Association of Women's Health, Obstetric and Neonatal Nurses
- Abbreviation: AWHONN
- Formation: 1969
- Type: Professional organization
- Purpose: Professional
- Headquarters: 1800 M Street, Suite 740S Washington, DC 20036
- Region served: US and Canada
- Membership: Obstetric nurses, neonatal nurses, Women's health nursing|women's health nurses
- President: Cheryl Bellamy DNP, MS, BSFS, RN, CNM, CNS-C
- Website: www.awhonn.org

= Association of Women's Health, Obstetric and Neonatal Nurses =

American professional organization

The Association of Women's Health, Obstetric and Neonatal Nurses (AWHONN) is a 501(c)(3) nonprofit membership organization. The stated purpose of AWHONN is to promote the health of women and newborns.

==History==

AWHONN became a separate and independent organization in 1993. Using the Association of Women's Health, Obstetric and Neonatal Nurses (AWHONN) guidelines correctly can make staffing the safest possible. When these staffing guidelines are followed appropriately, they allow for quality care and more time for the nurse to spend at the bedside with the patient. The experience and skill mix of the nurses on the labor and delivery unit is another critical element of safe staffing. Nurses in labor and delivery units should have one patient to care for if the woman is having her labor induced or has chosen a birthing plan without pain medication or an epidural. Two nurses should be at every birth, one to care for the mom and the other to care for the baby. As far as post partum and mother baby units, the ratio is one nurse for every 3-4 couplets (mom and a baby) as long as they are all considered "stable".

==Sections and Chapters==

There are 51 AWHONN Sections (one for each state, plus one that represents members in the US Armed Forces). Within each section, there are local chapters.

==Activities==
===Standards and Guidelines===
AWHONN publishes Standards for Professional Nursing Practice in the Care of Women and Newborns. These standards define the roles, functions and competencies of nurses caring for women and newborns and delineate the various roles and behaviors for which the professional nurse is accountable.

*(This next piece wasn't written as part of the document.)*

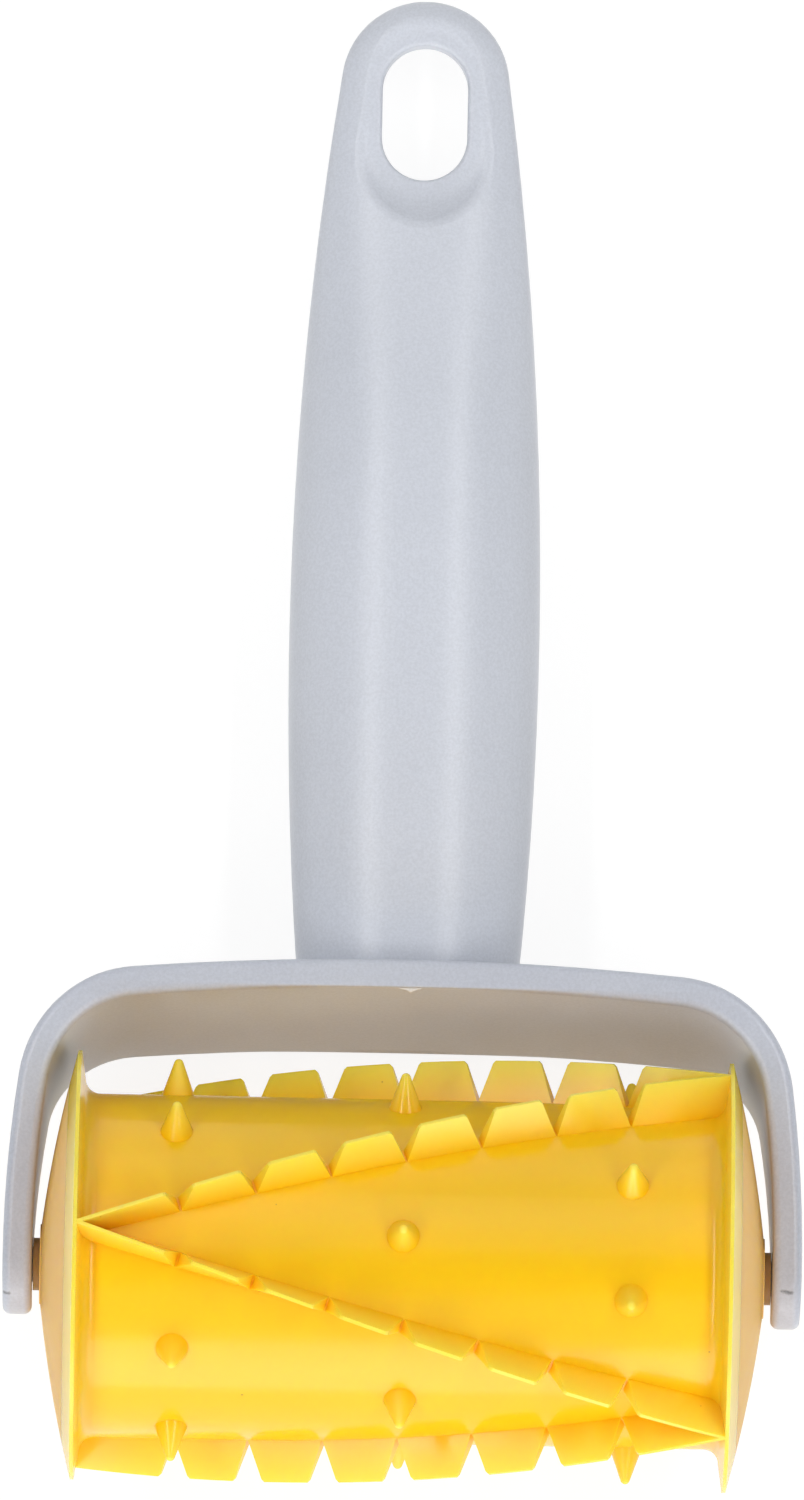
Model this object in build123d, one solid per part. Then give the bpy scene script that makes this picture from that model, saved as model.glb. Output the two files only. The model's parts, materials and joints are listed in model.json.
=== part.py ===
from build123d import *
from math import atan, cos, hypot, pi, radians, sin, sqrt, tan
import os

# A hand roller that cuts a sheet of dough into long triangles and docks them in one pass.
# A hollow plastic barrel carries two cutting discs, a zigzag of serrated blades between them
# and a ring of docking spikes. Two domed caps close the barrel and turn on the journals of a
# U-shaped yoke, and a hollow handle with a hanging eye is pressed on the yoke's tang.
#
# The fork frame: X is the roller's axis, Z runs up the yoke to the handle, and -Y is the front.
# At the end the tool is laid on its back, as it rests on a table: on its two discs and on the
# handle, with the front upwards.

# Clearances
running_clearance = 0.06        # radial, between a journal and its cap
axial_play = 0.15               # between a cap's boss and the arm, each side
fit_clearance = 0.05            # between parts that are pressed together
overrun = 1.0                   # how far a cutter passes the surface that it cuts

# The barrel: core, discs, blades and spikes in one moulding
disc_radius = 29.0
disc_spacing = 88.0             # between the rims of the two discs
disc_rim_width = 0.5
disc_bevel_deg = 14.0           # of the outer face, from the disc's plane
disc_inner_bevel_deg = 8.0
disc_height = 5.8               # of the discs' rims above the core
core_wall = 2.2
core_fillet = 2.0               # where the discs rise from the core
blade_setback = 0.2             # of the blades' edges below the discs' rims
blade_root_width = 2.3
blade_edge_width = 0.5
blade_sections = 9
zigzag_periods = 3              # whole zigzags round the barrel
zigzag_start_deg = -5.3         # of the first point on the left disc, up from the front
notch_count = 7                 # in each blade
notch_pitch = 10.05             # along the axis
notch_half_angle_deg = 19.0
notch_floor_width = 0.2
tooth_corner = 0.4              # cut from the corners of the teeth
spike_setback = 0.9             # of the spikes' tips below the discs' rims
spike_root_radius = 2.4         # of the spike itself
spike_point_radius = 0.65
spike_disc_distance = 13.05     # from the wide end's disc to the pair of spikes
spike_pair_deg = 20.0           # each side of the triangle's middle line

# The end caps
cap_seat_step = 1.2             # of the rebate in the barrel's end, outside the core's surface
cap_rim_thickness = 1.4
cap_wall = 1.8
cap_dome_rise = 3.5             # from the rim to the flat round the journal
cap_dome_bulge = 0.3            # of the dome past a plain cone
cap_flat_radius = 4.2
cap_skirt_length = 5.0
cap_skirt_wall = 1.6
cap_boss_radius = 3.55          # of the boss that keeps the cap off the arm
cap_boss_length = 0.9
cap_hub_radius = 5.4
cap_hub_length = 9.0
cap_rib_count = 6
cap_rib_width = 1.4

# The yoke
journal_radius = 2.4
journal_length = 5.6            # from the arm's inner face
journal_chamfer = 0.7
yoke_depth = 29.8               # of the strip, front to back
bridge_thickness = 4.1
bridge_clearance = 6.7          # from the discs' rims to the bridge
crown_radius = 400.0            # of the bridge's gentle arch, outside
arm_thickness = 3.95
arm_bow_radius = 168.0          # of the arms' outer faces, upright at the journals
arm_tip_radius = 6.8
corner_radius = 12.8            # inside
yoke_edge_fillet = 1.1

# The tang and the handle's socket
socket_length = 84.0
socket_wall = 2.6               # of the handle round the socket's mouth
socket_draft_deg = 1.0
socket_end_fillet = 2.0
tang_length = 56.0
plug_length = 6.0
tang_rib_thickness = 3.2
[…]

AWHONN also publishes multiple evidence-based nursing guidelines for use by nurses caring for women and newborns. These evidence-based guidelines cover topics like fetal heart rate monitoring, labor induction, neonatal skin care, care of the late preterm infant, breastfeeding, HPV counseling, neonatal hyperbilirubinemia, nursing staffing, and care of the patient in the second stage of labor.

===Legislative Programs===
AWHONN works with members of Federal, State, and local governments to advocate for the health of women and newborns. AWHONN also provides education for nurses on how to become involved in the legislative process.

===Publications===
Professional Journals:
- Journal of Obstetric, Gynecologic, & Neonatal Nursing (JOGNN)
- Nursing for Women's Health

Consumer Publications and Websites:
- Healthy Mom & Baby
- Health4mom.org

===Coalitions and Collaborations===
AWHONN collaborates with other healthcare organizations that support health promotion and improvement for women and newborns.
- March of Dimes
- National Institute of Child Health and Human Development
- Coalition for Patients' Rights
- Partnership to End Cervical Cancer
- Americans for Nursing Shortage Relief (ANSR) Alliance
- American Heart Association (Go Red for Women Campaign)
- National Heart, Lung, and Blood Institute (The Heart Truth Campaign)

===Research===
AWHONN awards small research grants to members conducting research activities that are consistent with its mission.